How can I want to be famous without first wanting to know my neighbors.  How is it that I want to impact the world, but skip over the impact I can have right now in my community... in myself.  There is a divine order to the world, and there are steps in the process of evolution of anything.  A flower isn't sprouted in bloom.  A baby isn't born a woman.

 

I have no idea where those words just came from. LOL!  None, whatsoever.  I think I've been reading a lot of spiritual books in my life so I start to think in the tone of them.  Sometimes I think like this:

All that remains of my baby hair

Is right there on the side

All the rest is nappy.

It's not in the form of the Haiku, but that's what it is.  These little tidbits of poetry just come to my mind and I regret that I don't have my notebook and pen close by to capture them most times.  IT has always been a desire of mine to write a book of poetry.

 Yesterday (or so) I was on the NJ Path train and I saw an older Asian man enter the train all bundled up.  It was brick outside, so cold that you could not only see the mist of condensation coming from your mouth as you breathe, but even the thin streams of warm air escaping your nostrils had the same effect.  He stood in front of me in his down mermaid coat, tightly hugging his body down to his knees and did the most revolutionary thing.  He reached down and unzipped the coat from the bottom all the way to his waist and sat down in that typical male "my legs aren't really big but they need to spread way out anyway" pose.  I had never understood the purpose of the double zipper until that moment!  It made so much sense.  Sometimes it's better to unzip from the bottom.  Who knew?  

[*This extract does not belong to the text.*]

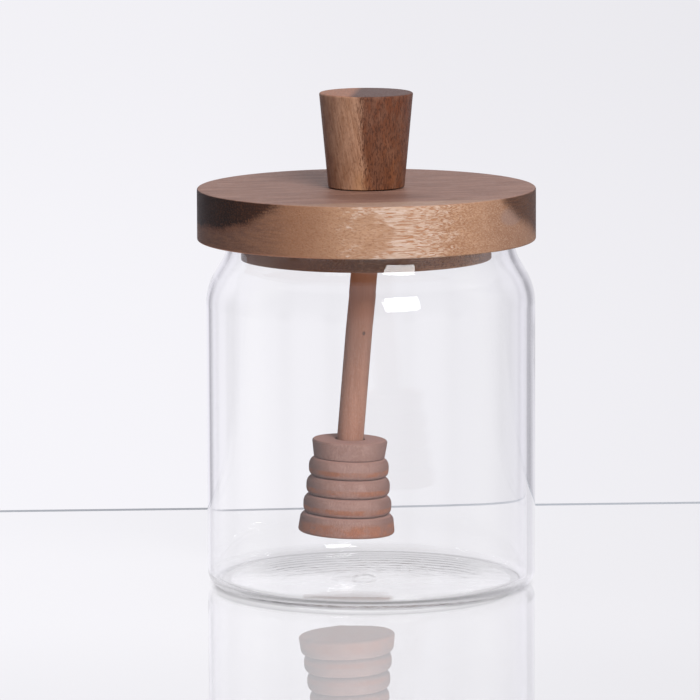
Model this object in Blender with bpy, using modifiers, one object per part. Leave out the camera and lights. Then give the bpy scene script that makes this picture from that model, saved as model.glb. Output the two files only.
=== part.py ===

I can't believe it's already 2008.  My passport expires next year, as does my California Drivers License and I wonder if I'll make the effort to hold on to it any longer.  I've taken trips back to California just to go to the DMV and renew without suspicion (don't tell nobody!)  I've used up all my my time to renew via mail... and the last time I did that the office called me out by refusing to place my old L.A. address on the license!  So I have a California license with a New York address!  I get challenged for it all the time when I go to clubs, or need to pick up my packages at the post office.  I always find myself explaining the circumstance with that pseudo-laugh that tries to get the other person to find it amusing, but they don't.  It's quite evident that I'm not going back to live in Los Angeles any time in the foreseeable future, but, then again, the future wasn't designed for me to see, so who knows?  I thought about the possibility of transferring it over to a New Jersey license and this overwhelming feeling of demotion sat on my chest.  New Jersey!?!  From California to New Jersey!?!  I'm such a Cali snob! LOL.  It's true.  No state is as great as my home state in my mind.  I think California is so great, that it actually pains me to return because I know that there's a possibility that the actual life there won't live up to the 8mm memories I've archived in my mind.  In my mental California  the sky is crisp and clear and pure in it's blue.  There are dolphins playfully jumping and portentous whales spraying water with their blowholes.  There is warm sand, yellow sun, and a silght breeze from the north.  There are family reunions, and barb-b-ques  right next to taquito stands and mariachi music.  There are brothers on the porch lookin' so clean in their dickies and tank tops, and women so colorful in their sun dresses.  No one is working in my mental California.  There's no smog in my mental California.  There are no mudslides or forest fires.  There's no superficiality either... or any hardship for that matter.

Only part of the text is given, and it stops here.